== Exercise objective ==
Return all lines where the word "None" can be found.

== Data rows ==
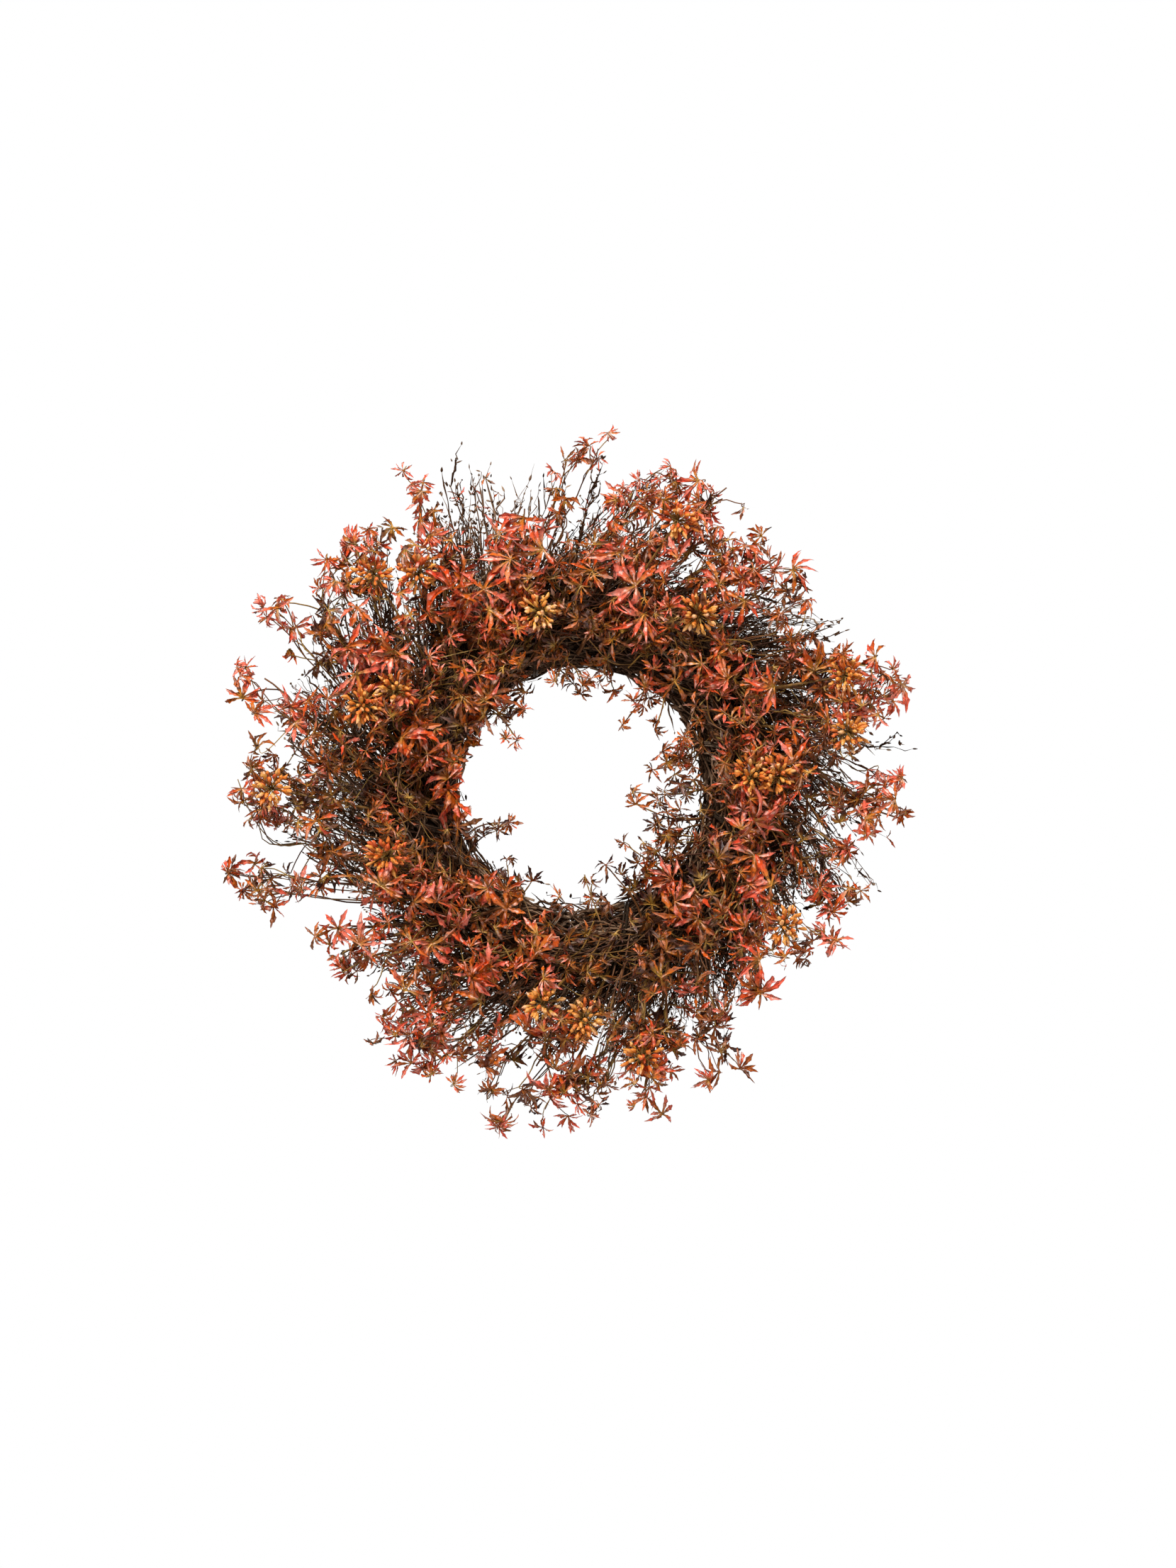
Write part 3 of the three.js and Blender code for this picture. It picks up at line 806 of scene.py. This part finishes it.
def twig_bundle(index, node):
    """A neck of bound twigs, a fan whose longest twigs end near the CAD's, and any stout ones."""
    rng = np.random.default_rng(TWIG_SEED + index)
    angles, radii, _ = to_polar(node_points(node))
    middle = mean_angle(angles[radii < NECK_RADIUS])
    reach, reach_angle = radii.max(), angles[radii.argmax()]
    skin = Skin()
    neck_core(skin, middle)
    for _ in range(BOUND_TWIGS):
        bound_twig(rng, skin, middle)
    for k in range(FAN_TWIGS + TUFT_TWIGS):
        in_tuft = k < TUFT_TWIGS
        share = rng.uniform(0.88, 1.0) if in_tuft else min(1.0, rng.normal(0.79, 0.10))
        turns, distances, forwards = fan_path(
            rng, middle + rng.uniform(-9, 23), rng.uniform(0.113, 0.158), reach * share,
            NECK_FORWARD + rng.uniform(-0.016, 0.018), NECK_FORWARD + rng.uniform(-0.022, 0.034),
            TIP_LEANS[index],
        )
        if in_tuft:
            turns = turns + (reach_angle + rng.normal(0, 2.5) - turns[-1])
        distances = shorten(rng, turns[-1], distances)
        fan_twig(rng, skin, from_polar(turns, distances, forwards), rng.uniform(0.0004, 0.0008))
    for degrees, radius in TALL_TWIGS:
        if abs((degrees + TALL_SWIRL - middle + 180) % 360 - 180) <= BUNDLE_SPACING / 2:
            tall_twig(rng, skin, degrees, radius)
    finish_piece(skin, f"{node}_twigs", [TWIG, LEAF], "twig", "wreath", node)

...

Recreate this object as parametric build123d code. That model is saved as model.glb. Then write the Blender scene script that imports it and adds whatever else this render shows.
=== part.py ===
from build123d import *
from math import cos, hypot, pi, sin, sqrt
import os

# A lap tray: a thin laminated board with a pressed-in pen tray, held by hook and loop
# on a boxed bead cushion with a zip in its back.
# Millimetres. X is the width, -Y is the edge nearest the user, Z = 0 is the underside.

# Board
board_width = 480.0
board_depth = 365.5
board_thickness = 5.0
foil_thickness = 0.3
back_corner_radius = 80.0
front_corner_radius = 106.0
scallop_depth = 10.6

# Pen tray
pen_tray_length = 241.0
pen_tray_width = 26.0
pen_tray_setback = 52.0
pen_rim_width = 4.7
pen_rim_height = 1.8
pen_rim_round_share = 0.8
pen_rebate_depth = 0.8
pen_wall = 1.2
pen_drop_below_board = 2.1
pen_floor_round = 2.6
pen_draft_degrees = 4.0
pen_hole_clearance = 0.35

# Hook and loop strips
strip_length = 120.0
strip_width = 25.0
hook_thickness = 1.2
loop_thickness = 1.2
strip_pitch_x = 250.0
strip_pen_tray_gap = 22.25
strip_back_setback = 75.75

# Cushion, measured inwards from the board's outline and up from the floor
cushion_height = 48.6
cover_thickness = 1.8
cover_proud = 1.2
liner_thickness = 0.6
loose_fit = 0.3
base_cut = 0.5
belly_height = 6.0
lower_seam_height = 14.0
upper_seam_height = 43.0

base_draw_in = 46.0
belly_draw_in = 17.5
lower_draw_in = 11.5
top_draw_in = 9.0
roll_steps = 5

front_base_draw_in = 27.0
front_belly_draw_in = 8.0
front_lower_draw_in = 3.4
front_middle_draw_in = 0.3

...

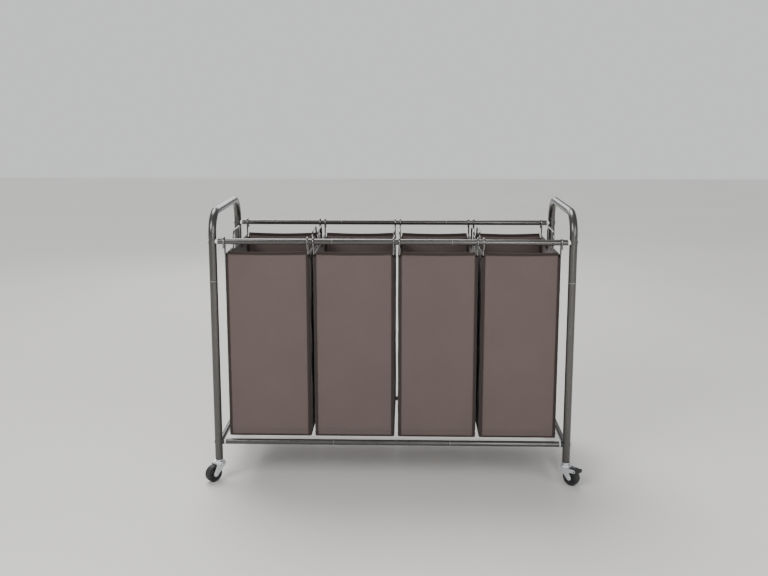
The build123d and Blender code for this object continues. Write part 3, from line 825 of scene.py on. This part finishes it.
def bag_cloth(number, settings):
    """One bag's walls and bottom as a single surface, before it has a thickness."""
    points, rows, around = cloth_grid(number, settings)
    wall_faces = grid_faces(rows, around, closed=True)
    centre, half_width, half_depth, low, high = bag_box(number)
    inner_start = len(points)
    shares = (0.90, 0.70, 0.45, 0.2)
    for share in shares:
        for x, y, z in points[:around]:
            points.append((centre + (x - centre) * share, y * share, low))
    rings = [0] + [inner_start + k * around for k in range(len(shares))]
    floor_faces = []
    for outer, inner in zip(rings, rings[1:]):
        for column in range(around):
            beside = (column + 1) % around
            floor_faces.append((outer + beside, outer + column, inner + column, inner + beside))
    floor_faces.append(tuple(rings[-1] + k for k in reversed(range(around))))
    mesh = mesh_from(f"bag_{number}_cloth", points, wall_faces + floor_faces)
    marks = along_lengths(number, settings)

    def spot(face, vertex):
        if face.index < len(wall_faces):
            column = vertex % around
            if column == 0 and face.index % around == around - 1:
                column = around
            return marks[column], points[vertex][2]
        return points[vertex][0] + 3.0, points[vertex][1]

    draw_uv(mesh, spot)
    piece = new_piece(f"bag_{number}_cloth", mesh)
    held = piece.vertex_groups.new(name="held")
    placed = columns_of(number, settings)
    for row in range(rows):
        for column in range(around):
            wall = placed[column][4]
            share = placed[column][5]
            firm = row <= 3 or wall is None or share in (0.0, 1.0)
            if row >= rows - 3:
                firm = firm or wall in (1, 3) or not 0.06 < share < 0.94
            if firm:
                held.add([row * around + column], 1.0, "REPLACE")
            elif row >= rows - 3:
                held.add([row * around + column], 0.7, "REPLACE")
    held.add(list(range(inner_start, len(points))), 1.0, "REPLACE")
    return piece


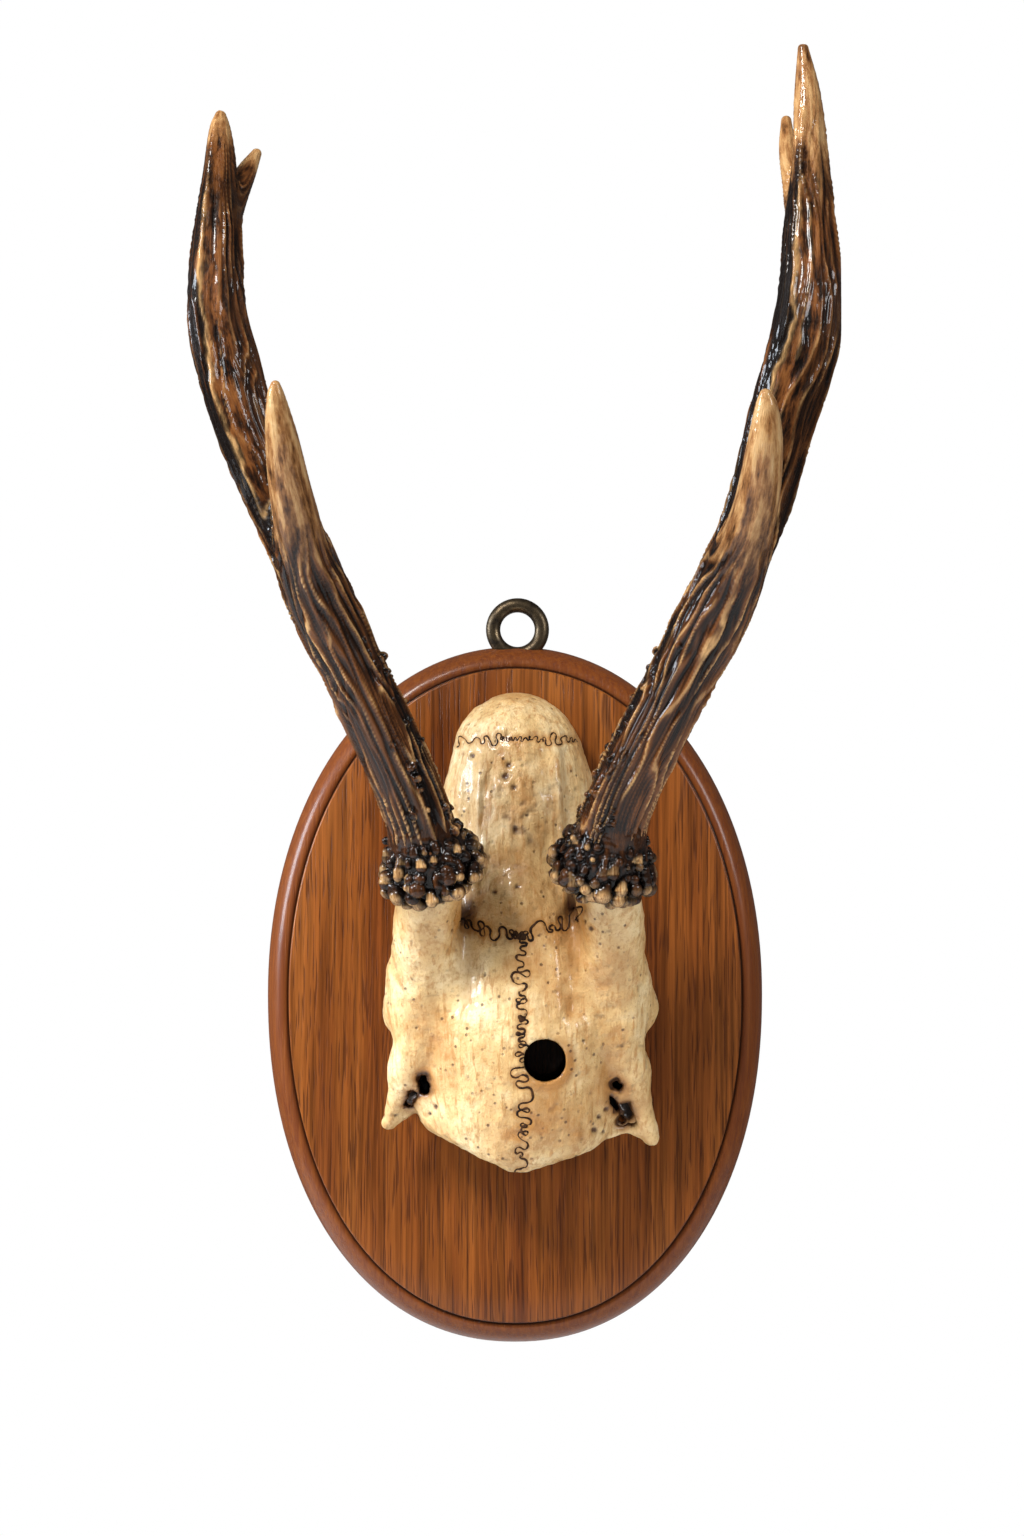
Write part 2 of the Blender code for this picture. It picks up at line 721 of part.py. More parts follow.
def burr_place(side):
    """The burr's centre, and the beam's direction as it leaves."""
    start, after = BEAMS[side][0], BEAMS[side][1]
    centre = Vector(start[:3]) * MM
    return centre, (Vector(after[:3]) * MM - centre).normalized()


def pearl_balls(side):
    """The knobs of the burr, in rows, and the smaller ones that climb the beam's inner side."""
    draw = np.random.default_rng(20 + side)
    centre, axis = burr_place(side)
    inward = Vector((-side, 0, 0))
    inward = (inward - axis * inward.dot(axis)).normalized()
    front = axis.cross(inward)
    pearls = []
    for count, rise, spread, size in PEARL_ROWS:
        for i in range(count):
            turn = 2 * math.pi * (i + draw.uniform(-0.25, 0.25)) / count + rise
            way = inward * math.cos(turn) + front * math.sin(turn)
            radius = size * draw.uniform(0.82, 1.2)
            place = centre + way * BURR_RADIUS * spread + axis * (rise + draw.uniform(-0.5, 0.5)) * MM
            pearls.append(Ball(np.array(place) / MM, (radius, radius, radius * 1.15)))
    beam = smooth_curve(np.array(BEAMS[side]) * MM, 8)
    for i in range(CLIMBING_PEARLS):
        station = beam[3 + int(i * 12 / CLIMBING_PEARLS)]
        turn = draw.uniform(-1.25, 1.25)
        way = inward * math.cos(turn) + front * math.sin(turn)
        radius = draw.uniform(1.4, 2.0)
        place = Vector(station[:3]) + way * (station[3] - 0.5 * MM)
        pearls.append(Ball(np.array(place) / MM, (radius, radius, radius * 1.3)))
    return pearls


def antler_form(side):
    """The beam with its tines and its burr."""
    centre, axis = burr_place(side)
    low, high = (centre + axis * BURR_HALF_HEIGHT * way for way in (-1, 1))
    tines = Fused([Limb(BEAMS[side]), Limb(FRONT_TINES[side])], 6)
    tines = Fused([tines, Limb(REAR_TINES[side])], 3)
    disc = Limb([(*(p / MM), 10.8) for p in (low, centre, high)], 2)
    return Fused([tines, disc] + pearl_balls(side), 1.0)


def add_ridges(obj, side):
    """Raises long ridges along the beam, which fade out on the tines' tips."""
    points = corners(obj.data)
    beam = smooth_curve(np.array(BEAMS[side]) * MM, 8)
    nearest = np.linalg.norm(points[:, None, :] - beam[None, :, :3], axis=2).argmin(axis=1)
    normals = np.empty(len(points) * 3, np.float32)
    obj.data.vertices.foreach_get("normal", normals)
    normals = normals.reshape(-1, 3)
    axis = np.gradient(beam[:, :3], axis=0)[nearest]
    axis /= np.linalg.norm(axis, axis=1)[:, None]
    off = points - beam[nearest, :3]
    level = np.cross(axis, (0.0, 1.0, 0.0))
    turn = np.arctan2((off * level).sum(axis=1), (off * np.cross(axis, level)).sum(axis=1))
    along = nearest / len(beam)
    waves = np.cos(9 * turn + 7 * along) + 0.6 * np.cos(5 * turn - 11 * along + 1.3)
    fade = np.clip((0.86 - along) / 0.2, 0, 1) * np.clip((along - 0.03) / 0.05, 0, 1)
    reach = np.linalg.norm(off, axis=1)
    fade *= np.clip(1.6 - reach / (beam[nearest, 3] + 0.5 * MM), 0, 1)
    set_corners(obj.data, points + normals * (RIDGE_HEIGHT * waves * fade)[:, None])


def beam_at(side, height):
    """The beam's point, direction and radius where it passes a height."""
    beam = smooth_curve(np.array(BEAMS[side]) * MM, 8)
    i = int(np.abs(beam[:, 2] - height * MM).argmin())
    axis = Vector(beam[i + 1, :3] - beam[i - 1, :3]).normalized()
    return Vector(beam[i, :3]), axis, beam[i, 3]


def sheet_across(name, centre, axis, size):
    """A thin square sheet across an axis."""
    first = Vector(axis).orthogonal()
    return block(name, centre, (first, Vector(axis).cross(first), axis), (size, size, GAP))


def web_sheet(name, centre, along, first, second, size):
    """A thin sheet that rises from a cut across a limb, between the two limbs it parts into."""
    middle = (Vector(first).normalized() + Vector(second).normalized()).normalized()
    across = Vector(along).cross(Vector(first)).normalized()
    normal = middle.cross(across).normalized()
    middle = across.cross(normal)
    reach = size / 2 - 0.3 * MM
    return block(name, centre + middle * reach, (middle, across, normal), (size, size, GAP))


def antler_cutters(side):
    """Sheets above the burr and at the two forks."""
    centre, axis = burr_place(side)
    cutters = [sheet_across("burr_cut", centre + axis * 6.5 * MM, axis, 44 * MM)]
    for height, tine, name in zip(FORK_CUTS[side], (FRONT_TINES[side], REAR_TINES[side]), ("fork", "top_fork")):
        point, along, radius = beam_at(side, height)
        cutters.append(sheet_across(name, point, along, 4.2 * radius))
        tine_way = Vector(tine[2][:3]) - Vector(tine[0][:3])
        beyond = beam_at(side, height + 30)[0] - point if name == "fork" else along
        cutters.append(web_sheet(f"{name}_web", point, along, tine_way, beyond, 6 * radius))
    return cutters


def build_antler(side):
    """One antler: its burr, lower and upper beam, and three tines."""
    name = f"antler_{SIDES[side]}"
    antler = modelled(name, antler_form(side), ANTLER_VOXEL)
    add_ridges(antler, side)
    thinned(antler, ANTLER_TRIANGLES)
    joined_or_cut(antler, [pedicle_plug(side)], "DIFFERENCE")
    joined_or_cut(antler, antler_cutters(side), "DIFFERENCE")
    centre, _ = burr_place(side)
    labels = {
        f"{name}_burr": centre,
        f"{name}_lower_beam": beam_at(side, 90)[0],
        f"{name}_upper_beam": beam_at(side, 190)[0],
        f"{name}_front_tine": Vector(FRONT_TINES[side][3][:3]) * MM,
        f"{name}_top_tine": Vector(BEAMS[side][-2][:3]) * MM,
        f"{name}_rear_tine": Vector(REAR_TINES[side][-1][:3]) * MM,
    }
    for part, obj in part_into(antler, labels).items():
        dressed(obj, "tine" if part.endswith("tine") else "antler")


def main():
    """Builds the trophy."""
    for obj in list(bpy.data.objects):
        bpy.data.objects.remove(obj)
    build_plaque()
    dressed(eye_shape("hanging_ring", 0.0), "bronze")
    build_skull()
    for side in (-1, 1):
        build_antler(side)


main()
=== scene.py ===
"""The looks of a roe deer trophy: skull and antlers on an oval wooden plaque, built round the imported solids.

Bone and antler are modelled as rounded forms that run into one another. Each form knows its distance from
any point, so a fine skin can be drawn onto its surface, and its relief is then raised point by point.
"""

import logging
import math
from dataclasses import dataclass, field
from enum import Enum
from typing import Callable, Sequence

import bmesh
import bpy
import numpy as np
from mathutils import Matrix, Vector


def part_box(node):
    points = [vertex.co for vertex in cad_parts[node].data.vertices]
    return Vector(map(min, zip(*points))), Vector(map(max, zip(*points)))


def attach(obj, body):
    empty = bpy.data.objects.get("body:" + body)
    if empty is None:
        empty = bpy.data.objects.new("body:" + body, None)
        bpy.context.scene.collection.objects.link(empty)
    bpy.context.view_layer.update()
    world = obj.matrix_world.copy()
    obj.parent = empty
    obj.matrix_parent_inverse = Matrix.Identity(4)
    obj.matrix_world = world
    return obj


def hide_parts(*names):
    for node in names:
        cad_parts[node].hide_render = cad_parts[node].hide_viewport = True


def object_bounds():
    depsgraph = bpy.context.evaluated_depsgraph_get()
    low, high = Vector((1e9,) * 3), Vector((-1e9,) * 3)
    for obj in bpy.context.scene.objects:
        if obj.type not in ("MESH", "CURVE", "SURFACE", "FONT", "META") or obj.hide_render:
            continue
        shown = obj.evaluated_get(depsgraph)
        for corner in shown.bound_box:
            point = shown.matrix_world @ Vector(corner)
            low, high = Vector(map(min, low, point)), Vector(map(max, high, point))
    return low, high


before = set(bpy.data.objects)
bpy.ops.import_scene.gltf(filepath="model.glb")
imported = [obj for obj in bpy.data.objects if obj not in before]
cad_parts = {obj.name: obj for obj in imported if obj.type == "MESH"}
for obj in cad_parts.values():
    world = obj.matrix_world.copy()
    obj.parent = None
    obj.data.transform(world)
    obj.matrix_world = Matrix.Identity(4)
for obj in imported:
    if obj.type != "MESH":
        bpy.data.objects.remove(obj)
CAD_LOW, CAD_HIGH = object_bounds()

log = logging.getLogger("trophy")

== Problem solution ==
            firm = row <= 3 or wall is None or share in (0.0, 1.0)
    nearest = np.linalg.norm(points[:, None, :] - beam[None, :, :3], axis=2).argmin(axis=1)
    axis /= np.linalg.norm(axis, axis=1)[:, None]
    set_corners(obj.data, points + normals * (RIDGE_HEIGHT * waves * fade)[:, None])
    if empty is None:
        empty = bpy.data.objects.new("body:" + body, None)
    obj.parent = None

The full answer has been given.